I guess we’ll have to do maintenance work first, and then, when everything is fixed, we’ll start a ‘normal’ life: I’ll work, have free time, maybe I’ll be able to go for a walk sometimes, but only for short time. On Mars there is a third of the Earth’s gravity, which means walking will be easy, but because of all the equipment needed to walk outside, our daily routine will be on the base.

At the base there will be oxygen and an Earth-like climate. We will be lighter because we’ll weigh less, but it won’t cause any problems. What will take longer will be adapting to the new atmospheric pressure. We’ll eat from our lettuce plantation; we will have to be vegetarian… (What a pity, I love omelette with chicken! Anyway…) We’ll also recycle everything. And each of us will be able to do with our free time whatever we want, like on Earth. There will be men and women, so anything is possible, but the main goal is to keep the settlement going and to live there.
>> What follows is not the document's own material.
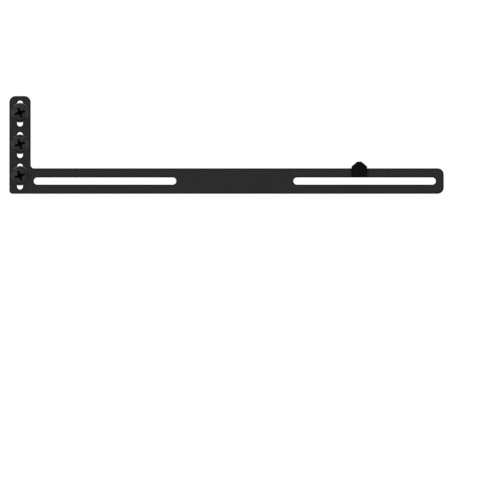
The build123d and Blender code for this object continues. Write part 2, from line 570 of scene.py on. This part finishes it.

I hope the other participants will share my objectives. The company has talked about the ‘reality show’ aspect of this project, but they haven’t explained it much. I wouldn’t want it to become an interplanetary Big Brother: sitting on a couch doing nothing. I guess the reality show will focus on our trials as astronauts, our experiences at the base, etcetera. We’re a bit concerned about it. I’m not really enthusiastic. But hey! If I have to join, I will. I’ve prepared myself over the last seven or eight years, and, more or less, this is the easiest opportunity for me to be an astronaut.

If everything goes as planned, in 2025 I’ll fulfil my dream. Not only will I be an astronaut, but I will also be part of the first human interplanetary travel. A milestone for humanity. Until that time: Greetings for all readers (from Earth at the moment), and… to infinity to beyond!